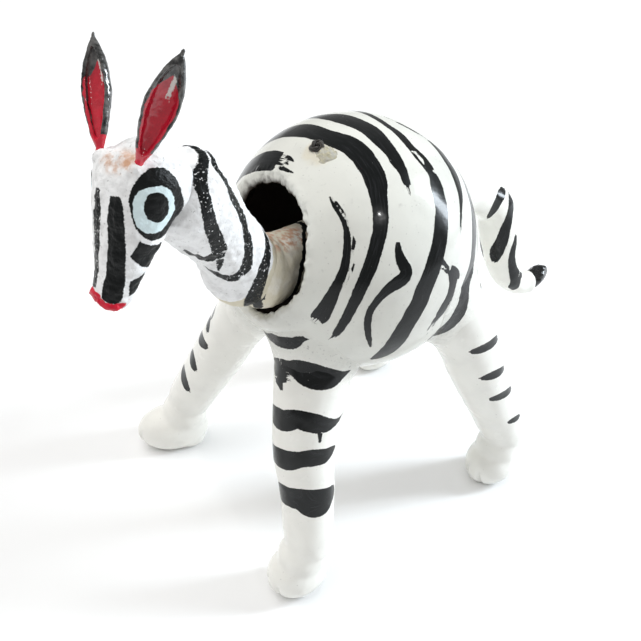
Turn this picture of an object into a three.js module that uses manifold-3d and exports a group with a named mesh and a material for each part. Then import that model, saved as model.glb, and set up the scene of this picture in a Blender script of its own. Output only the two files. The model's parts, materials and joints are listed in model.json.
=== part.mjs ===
// Gourd zebra figurine with a hanging, nodding head.
// Millimetres, +Z up. The animal faces -Y and its left side is +X.
// The hollow gourd body stands on four legs. Head and neck are one balanced piece:
// it hangs inside the gourd's round mouth from a thread knotted above a hole in the back.

import * as THREE from 'three';
import { mergeVertices } from 'three/addons/utils/BufferGeometryUtils.js';
import Module from 'manifold-3d';

const wasm = await Module();
wasm.setup();

// Gourd body
const GOURD_RADIUS = 26;
const GOURD_WALL = 2;
const BELLY_CLEARANCE = 42.3;
const MOUTH_RADIUS = 12.6;
const MOUTH_ANGLE = 69.5;

// Gap between pieces that rest on or fit in each other
const SEAT_GAP = 0.3;

// Hanging thread, its knot above the hole, and the loop below
const THREAD_HOLE_ANGLE = 21.1;
const THREAD_HOLE_RADIUS = 1.1;
const THREAD_RADIUS = 0.35;
const THREAD_LENGTH = 9.5;
const KNOT_RADIUS = 0.95;
const KNOT_STRAND = 0.4;
const LOOP_RADIUS = 1.6;
const LOOP_KNOT_RADIUS = 0.8;
const BEAD_RADIUS = 1.2;
const BEAD_OFFSET = 4;

// Legs: a hip is a direction on the gourd, an ankle stands over a place on the floor
const LEG_RADIUS = 6.1;
const ANKLE_RADIUS = 5.3;
const ANKLE_HEIGHT = 14;
const HEEL_RADIUS = 5;
const FOOT_LENGTH = 14.2;
const FOOT_WIDTH = 11.8;
const FOOT_HEIGHT = 12;
const FOOT_FORWARD = 2.5;
const SOLE_CUT = 1;
const TOE_GROOVE = 0.8;
const TOE_SPACING = 1.9;
const LEG_PEG_RADIUS = 1.5;
const LEG_PEG_LENGTH = 14;
const PEG_PROUD = 1;
const COLLAR_FLARE = 2.4;
const COLLAR_HEIGHT = 3.4;
const COLLAR_LENGTH = 12;
const FRONT_LEFT_LEG = { bearing: 30.6, drop: 35, out: 24.5, along: -25.2, toesOut: 0 };
const FRONT_RIGHT_LEG = { bearing: 30.6, drop: 35, out: 27, along: -26, toesOut: 32 };
const REAR_LEG = { bearing: 124.4, drop: 21, out: 24.4, along: 33.2, toesOut: 4 };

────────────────

• [Set exercise]
Please repeat the listing exactly, with nothing left out.

• [Output for this task]
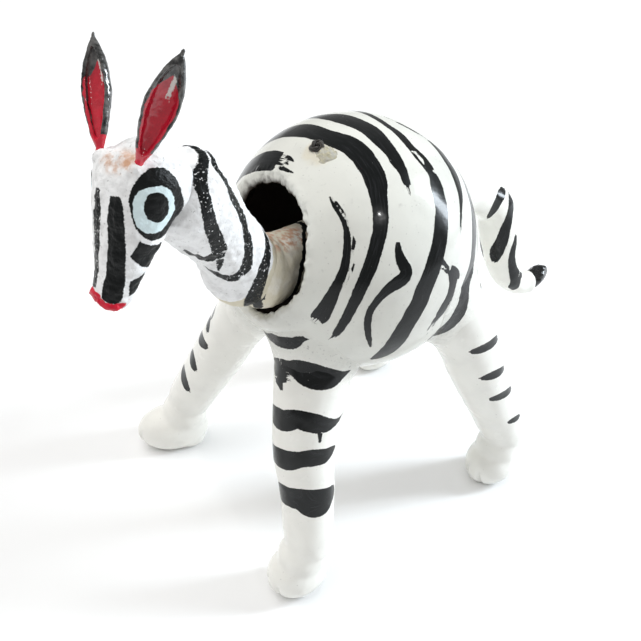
Turn this picture of an object into a three.js module that uses manifold-3d and exports a group with a named mesh and a material for each part. Then import that model, saved as model.glb, and set up the scene of this picture in a Blender script of its own. Output only the two files. The model's parts, materials and joints are listed in model.json.
=== part.mjs ===
// Gourd zebra figurine with a hanging, nodding head.
// Millimetres, +Z up. The animal faces -Y and its left side is +X.
// The hollow gourd body stands on four legs. Head and neck are one balanced piece:
// it hangs inside the gourd's round mouth from a thread knotted above a hole in the back.

import * as THREE from 'three';
import { mergeVertices } from 'three/addons/utils/BufferGeometryUtils.js';
import Module from 'manifold-3d';

const wasm = await Module();
wasm.setup();

// Gourd body
const GOURD_RADIUS = 26;
const GOURD_WALL = 2;
const BELLY_CLEARANCE = 42.3;
const MOUTH_RADIUS = 12.6;
const MOUTH_ANGLE = 69.5;

// Gap between pieces that rest on or fit in each other
const SEAT_GAP = 0.3;

// Hanging thread, its knot above the hole, and the loop below
const THREAD_HOLE_ANGLE = 21.1;
const THREAD_HOLE_RADIUS = 1.1;
const THREAD_RADIUS = 0.35;
const THREAD_LENGTH = 9.5;
const KNOT_RADIUS = 0.95;
const KNOT_STRAND = 0.4;
const LOOP_RADIUS = 1.6;
const LOOP_KNOT_RADIUS = 0.8;
const BEAD_RADIUS = 1.2;
const BEAD_OFFSET = 4;

// Legs: a hip is a direction on the gourd, an ankle stands over a place on the floor
const LEG_RADIUS = 6.1;
const ANKLE_RADIUS = 5.3;
const ANKLE_HEIGHT = 14;
const HEEL_RADIUS = 5;
const FOOT_LENGTH = 14.2;
const FOOT_WIDTH = 11.8;
const FOOT_HEIGHT = 12;
const FOOT_FORWARD = 2.5;
const SOLE_CUT = 1;
const TOE_GROOVE = 0.8;
const TOE_SPACING = 1.9;
const LEG_PEG_RADIUS = 1.5;
const LEG_PEG_LENGTH = 14;
const PEG_PROUD = 1;
const COLLAR_FLARE = 2.4;
const COLLAR_HEIGHT = 3.4;
const COLLAR_LENGTH = 12;
const FRONT_LEFT_LEG = { bearing: 30.6, drop: 35, out: 24.5, along: -25.2, toesOut: 0 };
const FRONT_RIGHT_LEG = { bearing: 30.6, drop: 35, out: 27, along: -26, toesOut: 32 };
const REAR_LEG = { bearing: 124.4, drop: 21, out: 24.4, along: 33.2, toesOut: 4 };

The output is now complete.